To Climb or Not to Climb Kili?

Ever since the subject of moving to South Africa came up, I’ve been harboring this secret idea of climbing Mount Kilimanjaro while we’re here. Before I even looked at houses or schools or even the crime rate, I was googling the different ascent routes up this legendary (in my mind at least) mountain.

I figured it’s the perfect mountain for me. I’m afraid of heights, so any vertical drops are out for me, and I’m almost as afraid of the cold, so a mountain that is situated in Africa has a certain appeal. Even though I’ve yet to find a really hot place in Africa, to be honest. I’ve been cold here more than anywhere else, so that last leg up to the summit wouldn’t be very pleasant, given that you typically climb it at night, if I’d even make it, considering the altitude that has forced many a traveler back downhill.
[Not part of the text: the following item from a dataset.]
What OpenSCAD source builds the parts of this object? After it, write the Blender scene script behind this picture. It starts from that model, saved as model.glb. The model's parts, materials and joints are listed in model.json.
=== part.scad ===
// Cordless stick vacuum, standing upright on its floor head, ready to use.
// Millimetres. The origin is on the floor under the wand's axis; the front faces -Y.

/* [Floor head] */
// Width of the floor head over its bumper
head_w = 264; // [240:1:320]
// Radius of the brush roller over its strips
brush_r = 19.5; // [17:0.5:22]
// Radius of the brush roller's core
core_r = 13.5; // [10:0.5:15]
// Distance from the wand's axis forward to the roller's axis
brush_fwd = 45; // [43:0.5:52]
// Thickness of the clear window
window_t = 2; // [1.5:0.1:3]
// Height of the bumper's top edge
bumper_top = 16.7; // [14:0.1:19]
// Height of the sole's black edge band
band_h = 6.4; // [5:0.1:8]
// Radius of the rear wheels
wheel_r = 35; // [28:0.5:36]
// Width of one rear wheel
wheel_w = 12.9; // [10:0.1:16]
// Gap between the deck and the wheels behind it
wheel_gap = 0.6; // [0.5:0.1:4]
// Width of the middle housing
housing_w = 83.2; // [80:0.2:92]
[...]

Which gets me to another reason of doing it while we live here: Joburg is at such an altitude that you might get a teensy benefit from being acclimated just a little bit, instead of starting from sea level. Let alone saving on the flight to get us to Africa in the first place.

Somehow up until now there have always been other travel destinations beckoning, ones that offered more comfort and less need of preparation, so Kilimanjaro was put on the backburner. However, the other day I realized with a bit of a shock that we’re rapidly approaching our 2-year mark here in South Africa, and that if you assume the ever-so-common 2-to-3-year expat average, there won’t be very much time left.
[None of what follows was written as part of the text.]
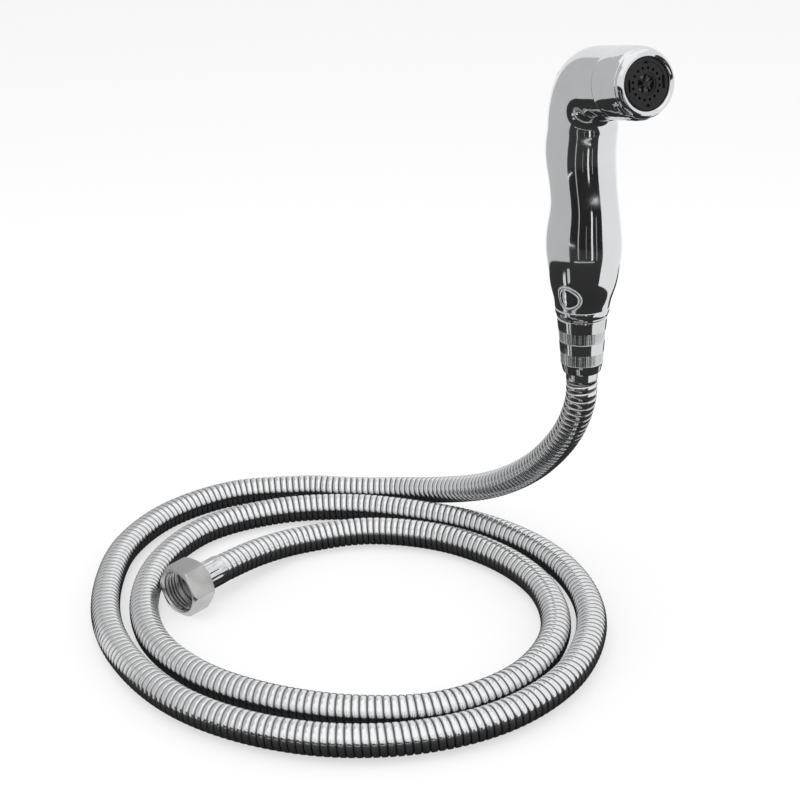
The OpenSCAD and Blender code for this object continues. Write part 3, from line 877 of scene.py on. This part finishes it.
bpy.data.objects.remove(skin, do_unlink=True)
only(hose)
bpy.ops.object.shade_smooth()
dress(hose, hose_finish, "handset", "hose_metal", "hose")
dress(shell, chrome_shell, "handset", "chrome_shell", "handle_shell")
dress(cap, chrome_shell, "handset", "chrome_shell", "head_cap")
dress(bezel, chrome_shell, "handset", "chrome_shell", "bezel")
dress(trim, chrome_shell, "handset", "chrome_shell", "trim_ring")
for piece in (lever, lever_web, lever_eye):
    dress(piece, chrome_shell, "thumb_lever", "chrome_shell", "lever")
dress(cone, chrome_fitting, "swivel_cone", "chrome_fitting", "cone_nut")
dress(collar, chrome_fitting, "handset", "chrome_fitting", "upper_ferrule")
dress(crimped, chrome_fitting, "handset", "chrome_fitting", "supply_ferrule")
dress(insert, nickel, "handset", "nickel_fitting", "supply_insert")
for piece in (nut, thread):
    dress(piece, nickel, "supply_nut", "nickel_fitting", "hex_nut")

node_finish = {
    "face_disc": dark_plastic, "aerator_core": dark_plastic, "flow_disc": white_plastic,
    "outlet_cup": white_plastic, "valve_body": white_plastic, "water_tube": white_plastic,
    "valve_bonnet": brass, "valve_stem": brass, "upper_insert": brass,
    "inlet_nipple": chrome_fitting,
    "lever_pin": steel, "return_spring": steel, "face_gasket": rubber,
    "inlet_washer": rubber, "stem_oring": rubber, "poppet_seal": rubber}
for name, finish in node_finish.items():
    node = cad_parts[name]
    node.data.materials.clear()
    node.data.materials.append(finish.material)
path = [tuple(along(hose_length * i / 400) * mm) for i in range(401)]
print("pieces dressed")

# %% [markdown]
# ## The studio
# Chrome has no look of its own. It shows what stands round it, so the studio is built for
# its reflections. The floor comes first. It is nearly white, and part of its brightness is
# its own glow, which the camera and the reflections see. It keeps the object's soft shadow.

# %% Lay the floor
bpy.ops.object.select_all(action="DESELECT")
bpy.ops.mesh.primitive_grid_add(x_subdivisions=8, y_subdivisions=8, size=60,
    location=(0, 0, -stand_h * mm))
floor = bpy.context.object
floor.name = "floor"
pale = Finish("floor_pale", Roughness=0.9)
pale.set("Base Color", pale.between(pale.noise(3, 2), (0.95, 0.95, 0.95), (0.93, 0.93, 0.93)))
seen = pale.node("ShaderNodeLightPath", {}, {}, "Is Camera Ray")
mirrored = pale.node("ShaderNodeLightPath", {}, {}, "Is Glossy Ray")
passed = pale.node("ShaderNodeLightPath", {}, {}, "Is Transmission Ray")
glow = pale.tree.nodes.new("ShaderNodeEmission")
mixed = pale.tree.nodes.new("ShaderNodeMixShader")
pale.feed(mixed.inputs[0], 0.6 * (seen + mirrored + passed))
pale.tree.links.new(pale.shader.outputs[0], mixed.inputs[1])
pale.tree.links.new(glow.outputs[0], mixed.inputs[2])
pale.tree.links.new(mixed.outputs[0], pale.tree.nodes["Material Output"].inputs[0])
floor.data.materials.append(pale.material)
print("floor laid")

# %% [markdown]
# A photographer of chrome puts a grey card on the left, a light card on the right and a dark
# flag in front. Narrow bars of light draw the bright lines down the dark middle. The camera
# does not see any of them, and they cast neither light nor shadow on matt surfaces.

# %% Stand the cards round the object


def for_reflections(card, glow):
    """Give a card an even glow that only reflections see."""
    finish = Finish(card.name, Roughness=0.95)
    finish.shader.inputs["Base Color"].default_value = (0, 0, 0, 1)
    finish.set("Emission Color", finish.between(finish.noise(3), (glow,) * 3, (glow * 0.92,) * 3))
    finish.shader.inputs["Emission Strength"].default_value = 1
    card.data.materials.append(finish.material)
    card.visible_camera = card.visible_diffuse = card.visible_shadow = False


def bent_card(name, start, end, radius, low, high, glow):
    """A card bent round the handset, between two compass angles."""
    bpy.ops.object.select_all(action="DESELECT")
    card = profile_line(name, [(radius, low), (radius, high)])
    bpy.ops.mesh.select_all(action="SELECT")
    bpy.ops.mesh.spin(steps=24, angle=math.radians(start - end), center=(0, 0, 0),
        axis=(0, 0, 1))
    leave_edit()
    placed(card, Matrix.Rotation(math.radians(start), 4, "Z"))
    for_reflections(card, glow)


bent_card("card_left", 92, 187, 430, -150, 650, 0.55)
bent_card("flag_front", 187, 290, 1300, -150, 140, 0.012)
bent_card("card_right", 288, 380, 195, -150, 420, 0.9)
for number, (start, end, radius, low, high, glow) in enumerate([
        (160, 169, 250, -150, -118, 0.8), (176, 184, 250, -150, -112, 0.6),
        (212, 215, 420, -116, 60, 0.45), (236, 237.5, 420, -100, 20, 0.3),
        (252, 257, 420, -120, 60, 0.95), (268, 270, 420, -120, 40, 0.4),
        (200, 262, 420, -149, -140, 0.9)]):
    bent_card(f"light_bar_{number}", start, end, radius, low, high, glow)
print("light bars:", number + 1)

# %% [markdown]
# A dark sheet lies under the object, seen only in reflections, while the camera sees the pale
# floor there: it paints a dark reflection of shade, the hose's black underside. It ends where it
# would darken the handle's outline, and it has a hole at the supply nut, whose lower face has to
# stay light.

# %% Lay the dark sheet
front_only_from, front_start, front_end = 430, 180, 292
nut_spot, nut_clear = Vector((-175, 80)), 20


def left_out(p, normal):
    """True where the sheet is cut away: far out at the back, and at the nut."""
    flat = p.to_2d()
    compass = math.degrees(math.atan2(p.y, p.x)) % 360
    at_back = flat.length > front_only_from and not front_start < compass < front_end
    return at_back or (flat - nut_spot).length < nut_clear


bpy.ops.object.select_all(action="DESELECT")
bpy.ops.mesh.primitive_grid_add(x_subdivisions=400, y_subdivisions=400, size=2.16,
    location=(-0.1, -0.24, (0.3 - stand_h) * mm))
sheet = bpy.context.object
sheet.name = sheet.data.name = "painted_dark_reflection_sheet"
placed(sheet, sheet.matrix_world.copy())
edit(sheet)
pick_faces(left_out)
bpy.ops.mesh.delete(type="FACE")
leave_edit()
# The sheet's near-black glow is a painted dark reflection on the chrome.
for_reflections(sheet, 0.012)
print("sheet faces", len(sheet.data.polygons))

# %% [markdown]
# A large light card above brightens the backs of the hose's turns.

# %% Hang a light card above
bpy.ops.object.select_all(action="DESELECT")
bpy.ops.mesh.primitive_grid_add(x_subdivisions=8, y_subdivisions=8, size=1.9,
    location=(-0.2, -0.45, 0.8))
card_above = bpy.context.object
card_above.name = card_above.data.name = "card_above"
placed(card_above, card_above.matrix_world.copy())
for_reflections(card_above, 1.08)
print("card hung above")

# %% [markdown]
# Three soft lamps, from above and from both sides, light the matt surfaces and draw the
# shadow. The room itself is nearly white.

# %% Hang the lamps


def softbox(name, place, aim, width, height, power):
    lamp = bpy.data.lights.new(name, "AREA")
    lamp.shape, lamp.size, lamp.size_y, lamp.energy = "RECTANGLE", width, height, power
    box = bpy.data.objects.new(name, lamp)
    scene.collection.objects.link(box)
    way = (Vector(aim) - Vector(place)).to_track_quat("-Z", "Y").to_matrix().to_4x4()
    box.matrix_world = Matrix.Translation(place) @ way


softbox("softbox_top", (-0.25, 0.25, 1.15), (-0.1, 0.05, -0.1), 1.1, 1.1, 4.0)
softbox("softbox_right", (0.95, -0.35, 0.35), (0, 0, 0.02), 0.35, 0.9, 2.0)
softbox("softbox_left", (-1.05, 0.35, 0.45), (0, 0, 0), 0.5, 0.9, 1.4)
world = bpy.data.worlds.new("room")
world.use_nodes = True
scene.world = world
sky = world.node_tree.nodes["Background"]
sky.inputs["Color"].default_value = (0.86, 0.86, 0.86, 1)
sky.inputs["Strength"].default_value = 1
scene.view_settings.view_transform = "Standard"
print("studio built")

# %% [markdown]
# ## Finish

# %% Clear the selection
bpy.ops.object.select_all(action="DESELECT")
Hiking trail above Franschhoek
At least I’ve achieved clarity about one aspect. When I originally shared my dream with Noisette, he sounded pleased with the idea, if not overly excited. It would be a great bonding experience for us and Zax (the other kids are too young, or too prone to altitude sickness, or too prone, frankly, to incessant whining when confronted with the slightest incline to be conquered on foot). However, when Noisette and I recently took a hike – I’d rather call it a stroll – around Franschhoek Pass, he was soon complaining about the uneven path, strewn with rocks, making it hard to look anywhere but the ground ahead of you, while I got more and more excited bounding uphill. We shared stories about our childhood, and it turns out he liked the Sunday strolls his family took, on wide paved roads, flat as a pancake (there are no hills around Hannover, Germany), breathing in the fresh air. Whereas I absolutely hated such strolls, even if they just lasted an hour, leading me to whine about it without end (I hope my kids don’t read that). But if you gave me a day-long hike into the Swiss Alps, going up grueling slopes, crossing a glacier, stopping at a sparkling stream where dams could be built, I was in heaven (my brothers might now feel compelled to correct my rose-tinted vision and remind you that I was whining on those hikes as well). But the point is, I love a good challenge, while I hate walking just for the sake of walking. I mean, if there is a paved road, why not take a bike at least to get there faster?
So it was decided during our half-hour “hike” that if I want do climb Kilimanjaro, I’ll have to do it without Noisette. Maybe he’ll take the younger kikds on a diving trip instead, meeting up afterwards in Dar es Salaam. Zax, I think, will want to come, even if that means leaving the xBox behind for over a week. He hates to leave the house, but like me he’ll like the challenge. He once raced me up to the 21st floor of a hotel in New York, losing me after three flights of stairs and greeting me nonchalantly and with a big smile when I finally dragged myself after my tongue into the room. And I’ll promise right here that he will get a new blog name from me if we conquer Mount Kilimanjaro together.